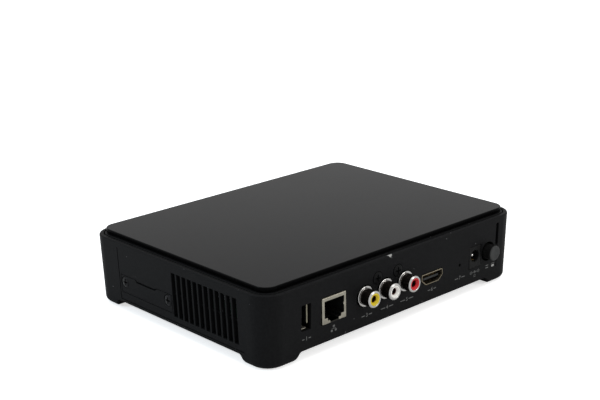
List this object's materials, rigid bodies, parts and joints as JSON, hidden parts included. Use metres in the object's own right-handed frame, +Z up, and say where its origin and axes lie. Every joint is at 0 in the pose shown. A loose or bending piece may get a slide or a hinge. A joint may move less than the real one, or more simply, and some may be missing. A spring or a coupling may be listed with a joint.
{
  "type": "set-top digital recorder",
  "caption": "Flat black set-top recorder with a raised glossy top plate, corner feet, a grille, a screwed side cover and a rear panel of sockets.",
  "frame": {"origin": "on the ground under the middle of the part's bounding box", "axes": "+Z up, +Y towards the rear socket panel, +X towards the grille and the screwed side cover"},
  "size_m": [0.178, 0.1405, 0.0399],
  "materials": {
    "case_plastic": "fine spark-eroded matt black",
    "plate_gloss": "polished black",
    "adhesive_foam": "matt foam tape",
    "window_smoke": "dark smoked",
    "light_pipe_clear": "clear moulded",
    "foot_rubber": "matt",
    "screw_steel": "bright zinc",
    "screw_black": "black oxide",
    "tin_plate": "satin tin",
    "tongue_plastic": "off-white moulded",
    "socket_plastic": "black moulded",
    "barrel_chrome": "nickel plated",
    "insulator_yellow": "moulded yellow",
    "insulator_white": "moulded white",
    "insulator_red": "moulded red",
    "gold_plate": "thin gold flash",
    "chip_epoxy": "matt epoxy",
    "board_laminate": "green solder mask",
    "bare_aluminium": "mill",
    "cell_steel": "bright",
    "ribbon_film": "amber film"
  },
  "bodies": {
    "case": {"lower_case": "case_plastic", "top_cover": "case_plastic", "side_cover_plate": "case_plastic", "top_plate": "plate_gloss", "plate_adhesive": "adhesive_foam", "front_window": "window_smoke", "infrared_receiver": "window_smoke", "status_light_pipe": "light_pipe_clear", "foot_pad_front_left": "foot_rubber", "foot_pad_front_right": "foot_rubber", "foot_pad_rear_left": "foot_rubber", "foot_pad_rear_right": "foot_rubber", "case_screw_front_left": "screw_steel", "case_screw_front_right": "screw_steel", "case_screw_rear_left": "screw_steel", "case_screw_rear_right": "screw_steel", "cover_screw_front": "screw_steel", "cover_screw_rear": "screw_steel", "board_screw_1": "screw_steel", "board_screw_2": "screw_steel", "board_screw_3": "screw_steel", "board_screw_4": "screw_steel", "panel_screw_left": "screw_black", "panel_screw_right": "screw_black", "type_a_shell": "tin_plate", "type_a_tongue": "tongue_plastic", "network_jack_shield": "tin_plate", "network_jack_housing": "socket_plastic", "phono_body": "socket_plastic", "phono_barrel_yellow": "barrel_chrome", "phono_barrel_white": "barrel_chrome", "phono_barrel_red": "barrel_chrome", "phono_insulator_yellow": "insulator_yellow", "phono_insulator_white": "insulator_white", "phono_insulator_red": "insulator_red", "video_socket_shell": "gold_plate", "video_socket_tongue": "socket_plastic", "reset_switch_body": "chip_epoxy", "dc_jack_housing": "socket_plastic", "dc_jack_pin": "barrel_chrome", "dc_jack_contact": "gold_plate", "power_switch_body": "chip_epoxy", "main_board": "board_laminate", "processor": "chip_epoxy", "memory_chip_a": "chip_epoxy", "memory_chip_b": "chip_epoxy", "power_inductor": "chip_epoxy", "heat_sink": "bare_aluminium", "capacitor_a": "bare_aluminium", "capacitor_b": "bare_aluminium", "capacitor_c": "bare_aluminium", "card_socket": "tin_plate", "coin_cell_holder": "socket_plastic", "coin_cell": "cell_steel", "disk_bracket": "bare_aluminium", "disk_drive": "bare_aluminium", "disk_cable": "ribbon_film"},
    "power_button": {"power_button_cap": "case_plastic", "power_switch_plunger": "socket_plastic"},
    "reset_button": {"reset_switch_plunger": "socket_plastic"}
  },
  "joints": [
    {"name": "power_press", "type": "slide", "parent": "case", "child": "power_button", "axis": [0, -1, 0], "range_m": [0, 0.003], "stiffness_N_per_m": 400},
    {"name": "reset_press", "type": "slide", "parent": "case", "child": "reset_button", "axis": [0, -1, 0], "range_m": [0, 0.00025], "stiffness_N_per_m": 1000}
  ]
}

————————

Repeat the data precisely, line by line.

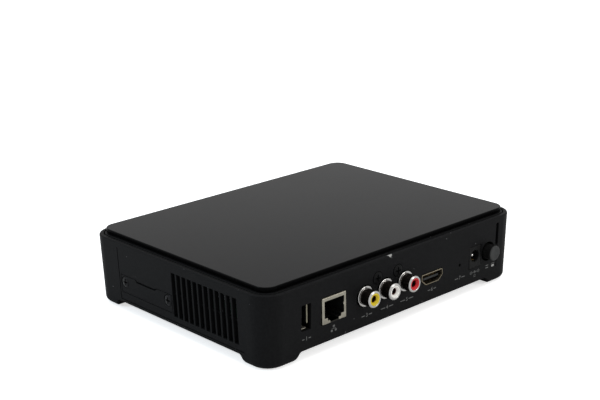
List this object's materials, rigid bodies, parts and joints as JSON, hidden parts included. Use metres in the object's own right-handed frame, +Z up, and say where its origin and axes lie. Every joint is at 0 in the pose shown. A loose or bending piece may get a slide or a hinge. A joint may move less than the real one, or more simply, and some may be missing. A spring or a coupling may be listed with a joint.
{
  "type": "set-top digital recorder",
  "caption": "Flat black set-top recorder with a raised glossy top plate, corner feet, a grille, a screwed side cover and a rear panel of sockets.",
  "frame": {"origin": "on the ground under the middle of the part's bounding box", "axes": "+Z up, +Y towards the rear socket panel, +X towards the grille and the screwed side cover"},
  "size_m": [0.178, 0.1405, 0.0399],
  "materials": {
    "case_plastic": "fine spark-eroded matt black",
    "plate_gloss": "polished black",
    "adhesive_foam": "matt foam tape",
    "window_smoke": "dark smoked",
    "light_pipe_clear": "clear moulded",
    "foot_rubber": "matt",
    "screw_steel": "bright zinc",
    "screw_black": "black oxide",
    "tin_plate": "satin tin",
    "tongue_plastic": "off-white moulded",
    "socket_plastic": "black moulded",
    "barrel_chrome": "nickel plated",
    "insulator_yellow": "moulded yellow",
    "insulator_white": "moulded white",
    "insulator_red": "moulded red",
    "gold_plate": "thin gold flash",
    "chip_epoxy": "matt epoxy",
    "board_laminate": "green solder mask",
    "bare_aluminium": "mill",
    "cell_steel": "bright",
    "ribbon_film": "amber film"
  },
  "bodies": {
    "case": {"lower_case": "case_plastic", "top_cover": "case_plastic", "side_cover_plate": "case_plastic", "top_plate": "plate_gloss", "plate_adhesive": "adhesive_foam", "front_window": "window_smoke", "infrared_receiver": "window_smoke", "status_light_pipe": "light_pipe_clear", "foot_pad_front_left": "foot_rubber", "foot_pad_front_right": "foot_rubber", "foot_pad_rear_left": "foot_rubber", "foot_pad_rear_right": "foot_rubber", "case_screw_front_left": "screw_steel", "case_screw_front_right": "screw_steel", "case_screw_rear_left": "screw_steel", "case_screw_rear_right": "screw_steel", "cover_screw_front": "screw_steel", "cover_screw_rear": "screw_steel", "board_screw_1": "screw_steel", "board_screw_2": "screw_steel", "board_screw_3": "screw_steel", "board_screw_4": "screw_steel", "panel_screw_left": "screw_black", "panel_screw_right": "screw_black", "type_a_shell": "tin_plate", "type_a_tongue": "tongue_plastic", "network_jack_shield": "tin_plate", "network_jack_housing": "socket_plastic", "phono_body": "socket_plastic", "phono_barrel_yellow": "barrel_chrome", "phono_barrel_white": "barrel_chrome", "phono_barrel_red": "barrel_chrome", "phono_insulator_yellow": "insulator_yellow", "phono_insulator_white": "insulator_white", "phono_insulator_red": "insulator_red", "video_socket_shell": "gold_plate", "video_socket_tongue": "socket_plastic", "reset_switch_body": "chip_epoxy", "dc_jack_housing": "socket_plastic", "dc_jack_pin": "barrel_chrome", "dc_jack_contact": "gold_plate", "power_switch_body": "chip_epoxy", "main_board": "board_laminate", "processor": "chip_epoxy", "memory_chip_a": "chip_epoxy", "memory_chip_b": "chip_epoxy", "power_inductor": "chip_epoxy", "heat_sink": "bare_aluminium", "capacitor_a": "bare_aluminium", "capacitor_b": "bare_aluminium", "capacitor_c": "bare_aluminium", "card_socket": "tin_plate", "coin_cell_holder": "socket_plastic", "coin_cell": "cell_steel", "disk_bracket": "bare_aluminium", "disk_drive": "bare_aluminium", "disk_cable": "ribbon_film"},
    "power_button": {"power_button_cap": "case_plastic", "power_switch_plunger": "socket_plastic"},
    "reset_button": {"reset_switch_plunger": "socket_plastic"}
  },
  "joints": [
    {"name": "power_press", "type": "slide", "parent": "case", "child": "power_button", "axis": [0, -1, 0], "range_m": [0, 0.003], "stiffness_N_per_m": 400},
    {"name": "reset_press", "type": "slide", "parent": "case", "child": "reset_button", "axis": [0, -1, 0], "range_m": [0, 0.00025], "stiffness_N_per_m": 1000}
  ]
}